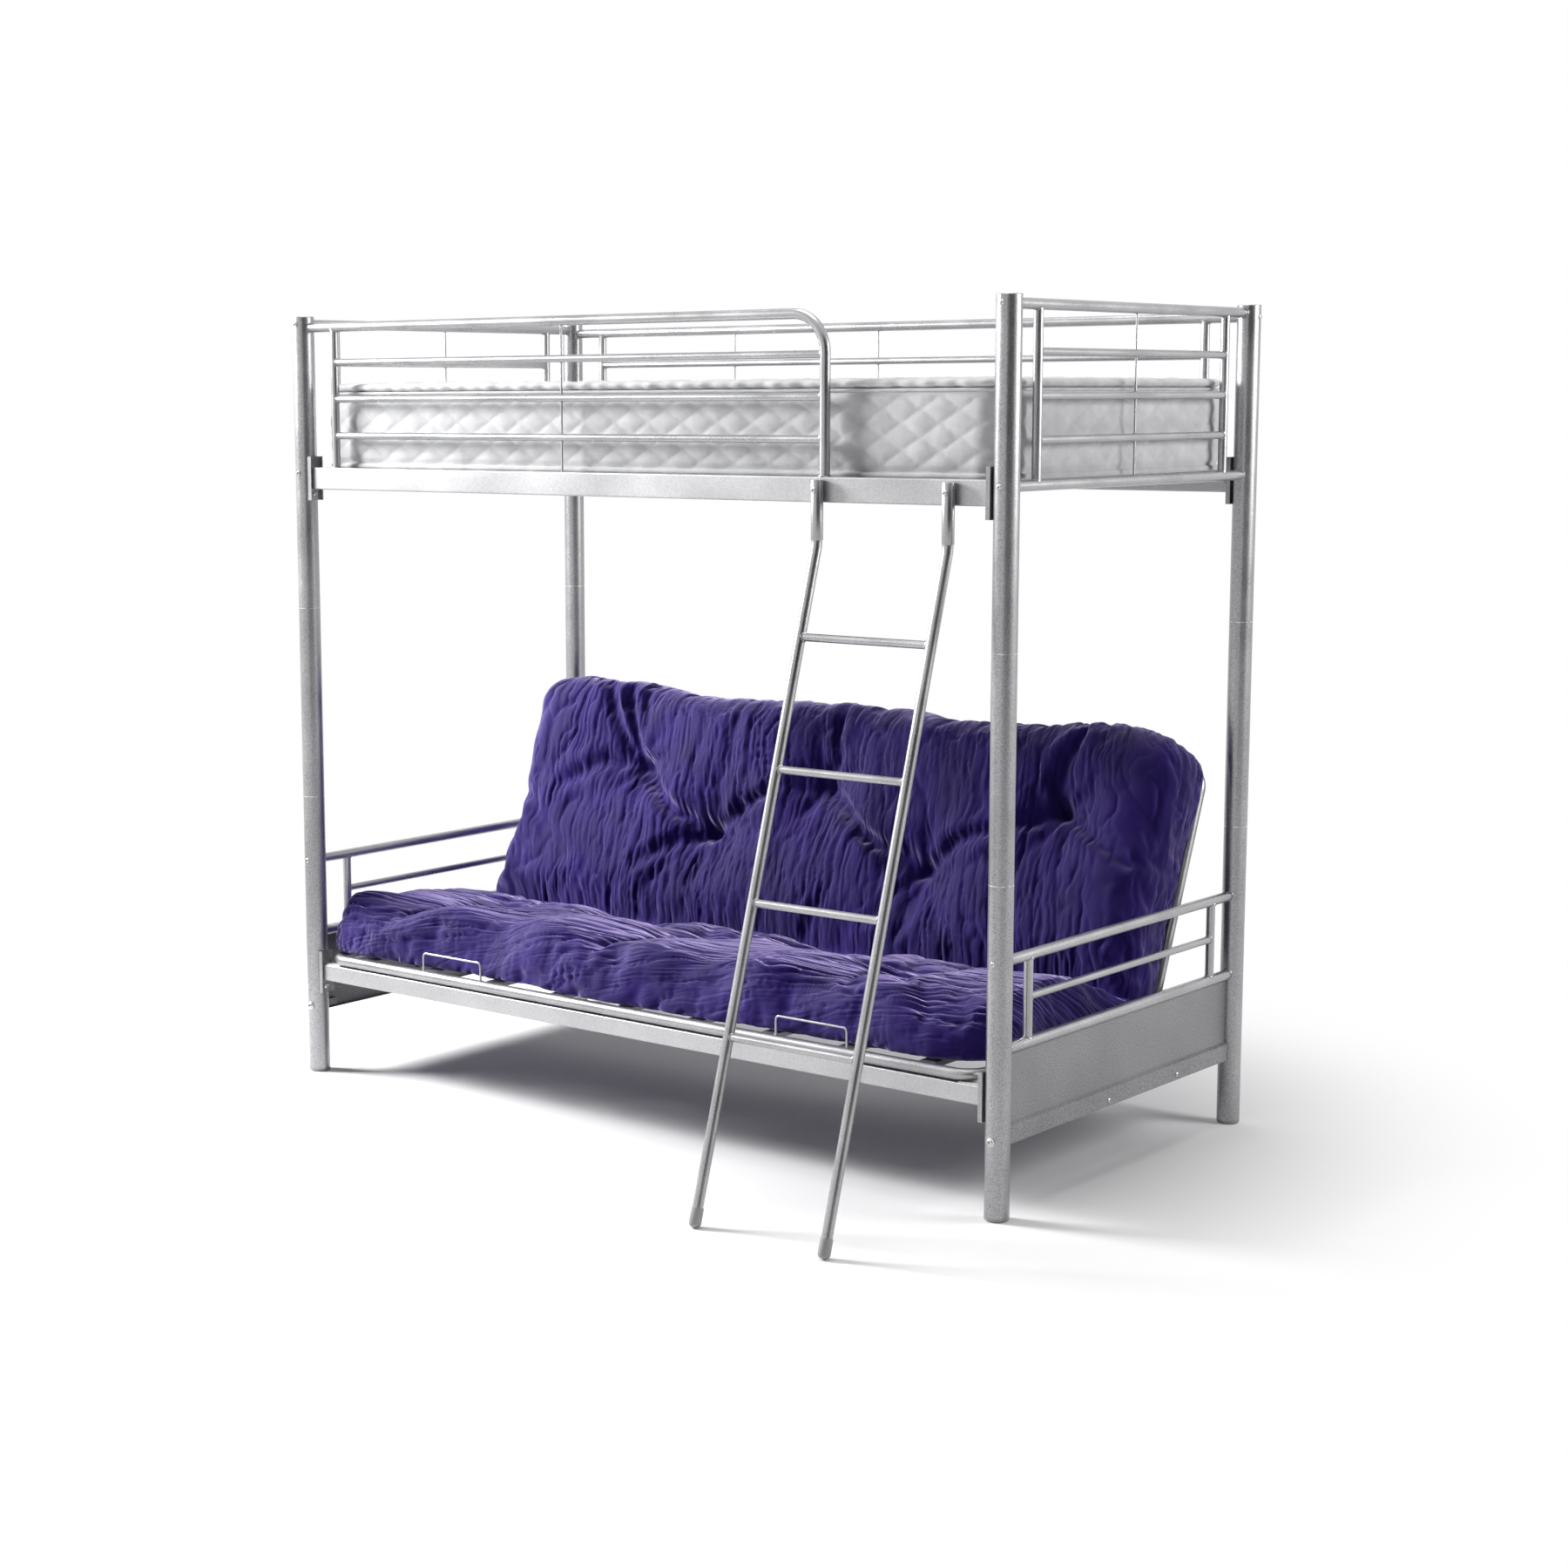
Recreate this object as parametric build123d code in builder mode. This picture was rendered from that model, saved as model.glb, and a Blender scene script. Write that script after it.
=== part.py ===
from build123d import *
import os
from math import atan, cos, degrees, radians, sin, sqrt, tan

os.makedirs("parts", exist_ok=True)

# A single bunk over a pull-out futon, in silver steel tube.
# X runs along the bed, Y from the ladder side to the back, Z up from the floor.
# The origin is on the floor in the middle of the box round the whole bed.

# Bed size, from post axis to post axis
bed_length = 1950.0
bed_depth = 950.0
bed_height = 1809.0

# Clearances shared by the whole bed
weld_gap = 0.2
running_gap = 0.3
drill_clearance = 0.2
overrun = 5.0

# Posts: three lengths of tube each, joined on inner spigots
post_radius = 25.4
post_wall = 1.5
lower_splice_height = 675.0
upper_splice_drop = 281.0
splice_groove = 0.6
spigot_length = 160.0
spigot_clearance = 0.15
plug_sides = 8
disc_sides = 16
foot_height = 8.0
foot_plug_length = 22.0
cap_thickness = 1.4
cap_plug_length = 10.0

# Bolts with square shanks, in square holes
head_sides = 6
frame_bolt_width = 5.6
frame_head_radius = 5.8
frame_head_height = 3.2
head_taper = 28.0
bolt_grip = 12.0
panel_bolt_width = 7.2
panel_head_radius = 7.0
panel_head_height = 4.0
panel_washer_radius = 9.5
panel_washer_thickness = 1.4

# Tubes, rails and wires of the guards and end frames; all but the posts have flats
tube_sides = 12
rail_sides = 8
wire_sides = 6
tube_radius = 11.0
rail_radius = 8.0
upright_radius = 9.5
wire_radius = 2.25
upright_inset = 104.0
end_top_drop = 17.0
end_bottom_rise = 38.0
guard_drop = 9.0
rail_spacing = 84.5
top_rail_drop = 90.0
rail_count = 3
hoop_bend_radius = 78.0

# Side rails of rolled box section, and the pressed channels that hold them
side_rail_width = 25.4
side_rail_wall = 1.5
side_rail_corner = 3.0
upper_rail_drop = 401.0
upper_rail_height = 51.0
lower_rail_bottom = 229.0
lower_rail_height = 39.0
bracket_width = 38.0
bracket_depth = 10.0
bracket_thickness = 2.5
bracket_height = 102.0
bracket_bolt_width = 7.2
bracket_head_radius = 6.8
bracket_head_height = 4.0
bracket_bolt_length = 20.0
bracket_bolt_drop = 36.0

# Slats of the upper bed, lying on a ledge inside each side rail
slat_width = 50.0
slat_height = 12.0
slat_thickness = 1.2
slat_count = 13
slat_end_inset = 105.0
slat_top_drop = 4.0
ledge_width = 16.0
ledge_leg = 16.0
ledge_thickness = 2.0
ledge_end_gap = 5.0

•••

STATED PROBLEM: Quote the material exactly, leaving nothing out.

RESPONSE FOR THIS EXERCISE:
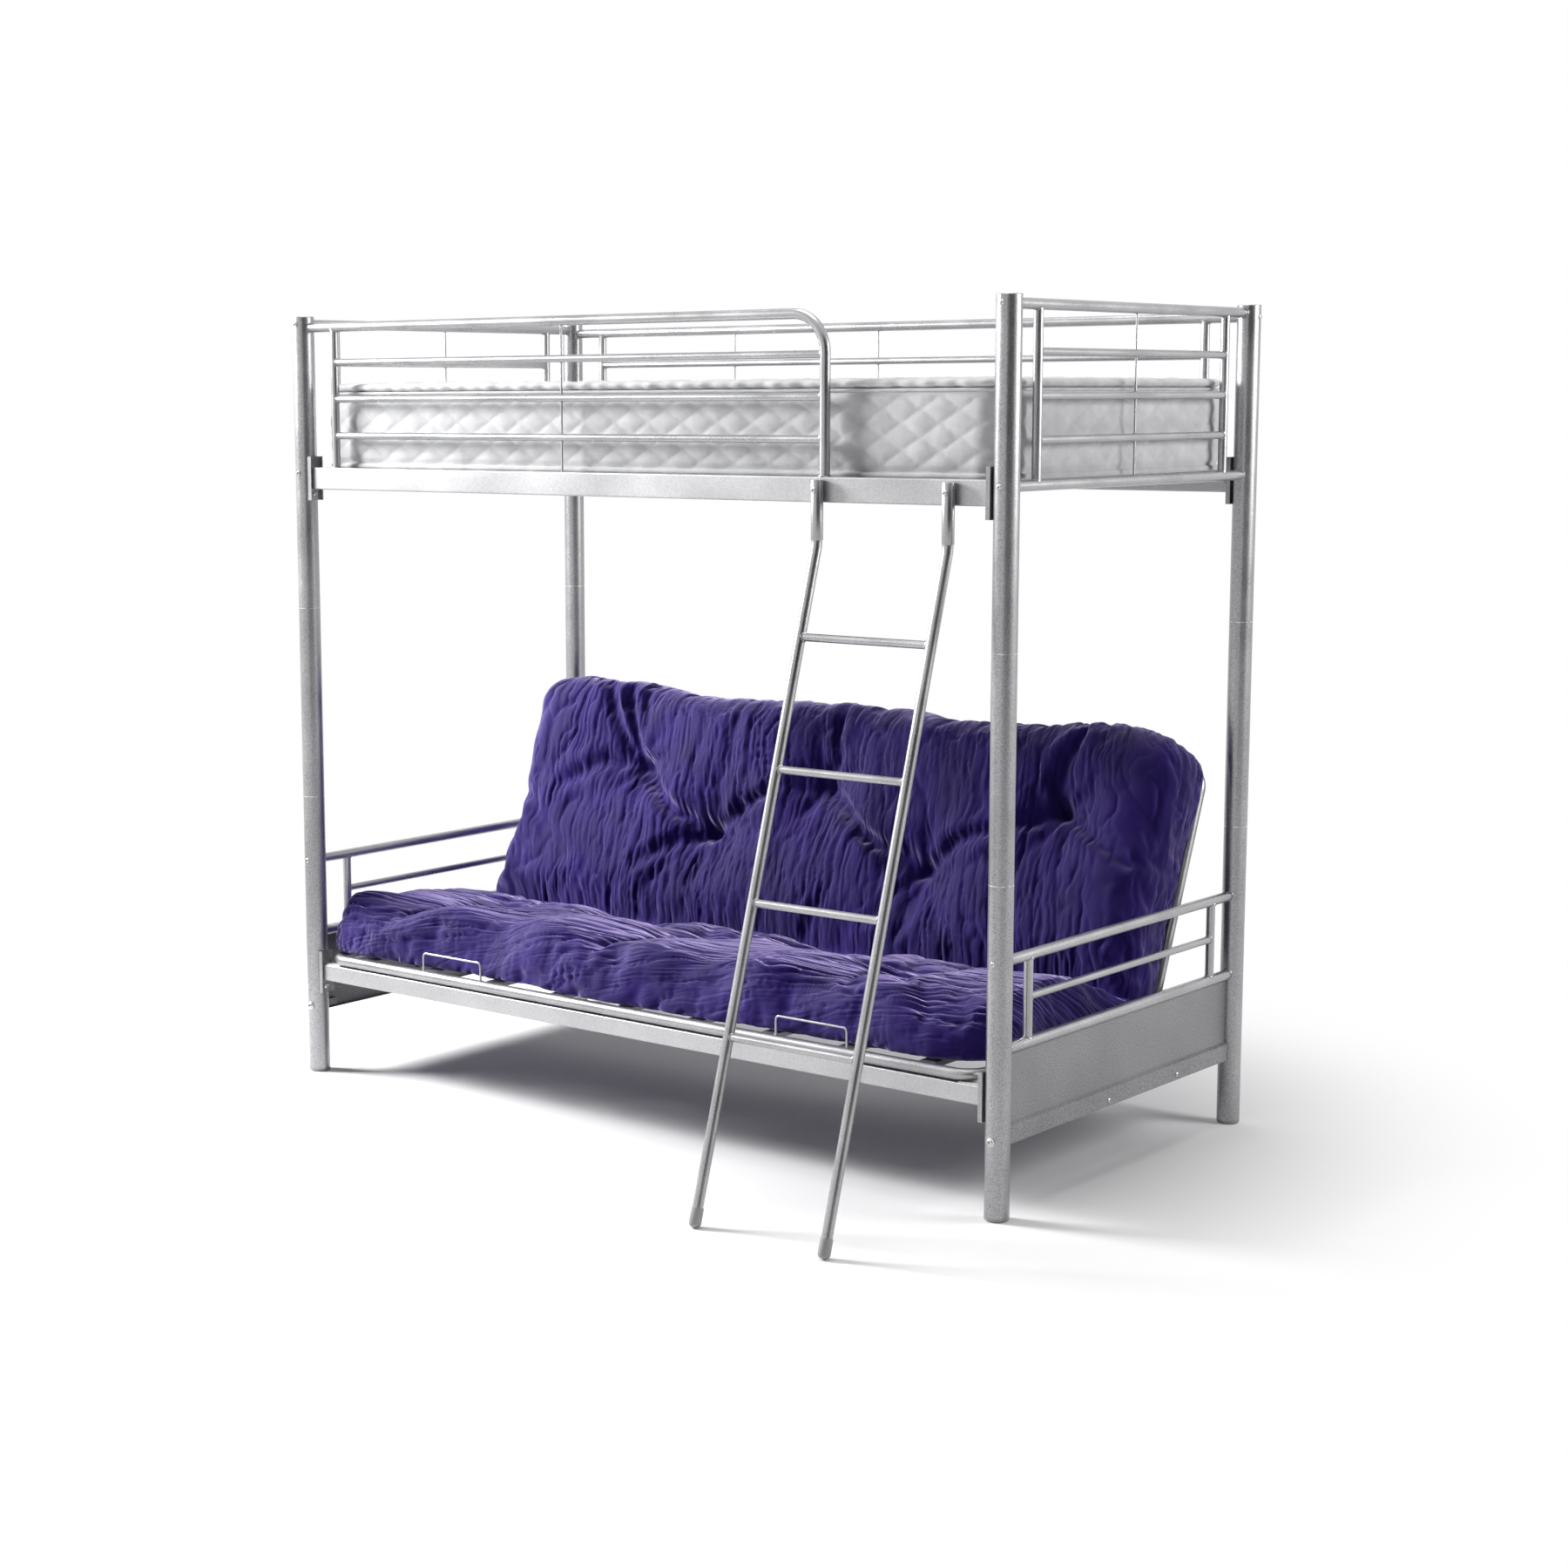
Recreate this object as parametric build123d code in builder mode. This picture was rendered from that model, saved as model.glb, and a Blender scene script. Write that script after it.
=== part.py ===
from build123d import *
import os
from math import atan, cos, degrees, radians, sin, sqrt, tan

os.makedirs("parts", exist_ok=True)

# A single bunk over a pull-out futon, in silver steel tube.
# X runs along the bed, Y from the ladder side to the back, Z up from the floor.
# The origin is on the floor in the middle of the box round the whole bed.

# Bed size, from post axis to post axis
bed_length = 1950.0
bed_depth = 950.0
bed_height = 1809.0

# Clearances shared by the whole bed
weld_gap = 0.2
running_gap = 0.3
drill_clearance = 0.2
overrun = 5.0

# Posts: three lengths of tube each, joined on inner spigots
post_radius = 25.4
post_wall = 1.5
lower_splice_height = 675.0
upper_splice_drop = 281.0
splice_groove = 0.6
spigot_length = 160.0
spigot_clearance = 0.15
plug_sides = 8
disc_sides = 16
foot_height = 8.0
foot_plug_length = 22.0
cap_thickness = 1.4
cap_plug_length = 10.0

# Bolts with square shanks, in square holes
head_sides = 6
frame_bolt_width = 5.6
frame_head_radius = 5.8
frame_head_height = 3.2
head_taper = 28.0
bolt_grip = 12.0
panel_bolt_width = 7.2
panel_head_radius = 7.0
panel_head_height = 4.0
panel_washer_radius = 9.5
panel_washer_thickness = 1.4

# Tubes, rails and wires of the guards and end frames; all but the posts have flats
tube_sides = 12
rail_sides = 8
wire_sides = 6
tube_radius = 11.0
rail_radius = 8.0
upright_radius = 9.5
wire_radius = 2.25
upright_inset = 104.0
end_top_drop = 17.0
end_bottom_rise = 38.0
guard_drop = 9.0
rail_spacing = 84.5
top_rail_drop = 90.0
rail_count = 3
hoop_bend_radius = 78.0

# Side rails of rolled box section, and the pressed channels that hold them
side_rail_width = 25.4
side_rail_wall = 1.5
side_rail_corner = 3.0
upper_rail_drop = 401.0
upper_rail_height = 51.0
lower_rail_bottom = 229.0
lower_rail_height = 39.0
bracket_width = 38.0
bracket_depth = 10.0
bracket_thickness = 2.5
bracket_height = 102.0
bracket_bolt_width = 7.2
bracket_head_radius = 6.8
bracket_head_height = 4.0
bracket_bolt_length = 20.0
bracket_bolt_drop = 36.0

# Slats of the upper bed, lying on a ledge inside each side rail
slat_width = 50.0
slat_height = 12.0
slat_thickness = 1.2
slat_count = 13
slat_end_inset = 105.0
slat_top_drop = 4.0
ledge_width = 16.0
ledge_leg = 16.0
ledge_thickness = 2.0
ledge_end_gap = 5.0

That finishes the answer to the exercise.